Should I file small claims?
Small claims may be appropriate if your claim is a straightforward money claim not exceeding ₱1,000,000. It is less suitable when the main issue is complex partnership accounting, dissolution, liquidation, fraud, or ownership of assets.
What if the business is registered under only one partner’s name?
Registration is important but not always conclusive. If the evidence shows both parties agreed to contribute and share profits, the unregistered or informally documented arrangement may still create enforceable obligations. However, the registered owner may have practical control over permits, bank accounts, and records, so evidence gathering becomes critical.
Can I recover emotional distress or moral damages?
Possible, but not automatic. Philippine courts require legal basis and proof. In ordinary contract disputes, actual damages are usually easier to recover than moral damages.
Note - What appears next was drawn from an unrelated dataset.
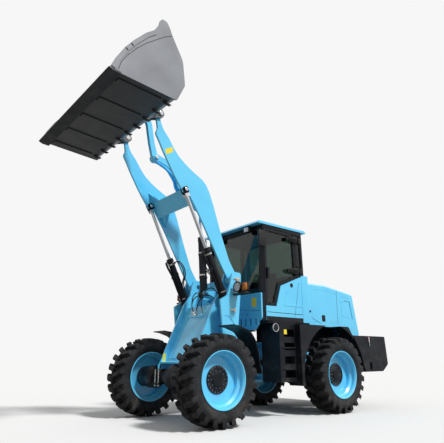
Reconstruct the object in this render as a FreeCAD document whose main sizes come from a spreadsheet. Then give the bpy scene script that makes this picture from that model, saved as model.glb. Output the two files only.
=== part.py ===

Moral damages may be considered where fraud, bad faith, or other legally recognized grounds are proven.
Key Takeaways
- A partner who backs out after capital was spent may be liable for damages, reimbursement, accounting, or liquidation depending on the legal relationship.
- The strongest cases are built on clear proof: written terms, chat records, payment trails, receipts, invoices, and witness statements.
- If a partnership already existed, the remedy may require accounting and winding up, not just immediate refund.
- A promised capital contribution can create liability for interest and damages if the partner fails to contribute on time.
- Estafa is possible only when criminal fraud, deceit, abuse of confidence, misappropriation, or conversion can be proven.
- Barangay conciliation may be required before filing in court if the dispute falls within the Katarungang Pambarangay rules.
- Small claims may work for simple money claims up to ₱1,000,000, but complex partnership disputes usually need a fuller civil action.
- For foreign partners or documents signed abroad, expect apostille, notarization, service, and representation issues to affect timing and strategy.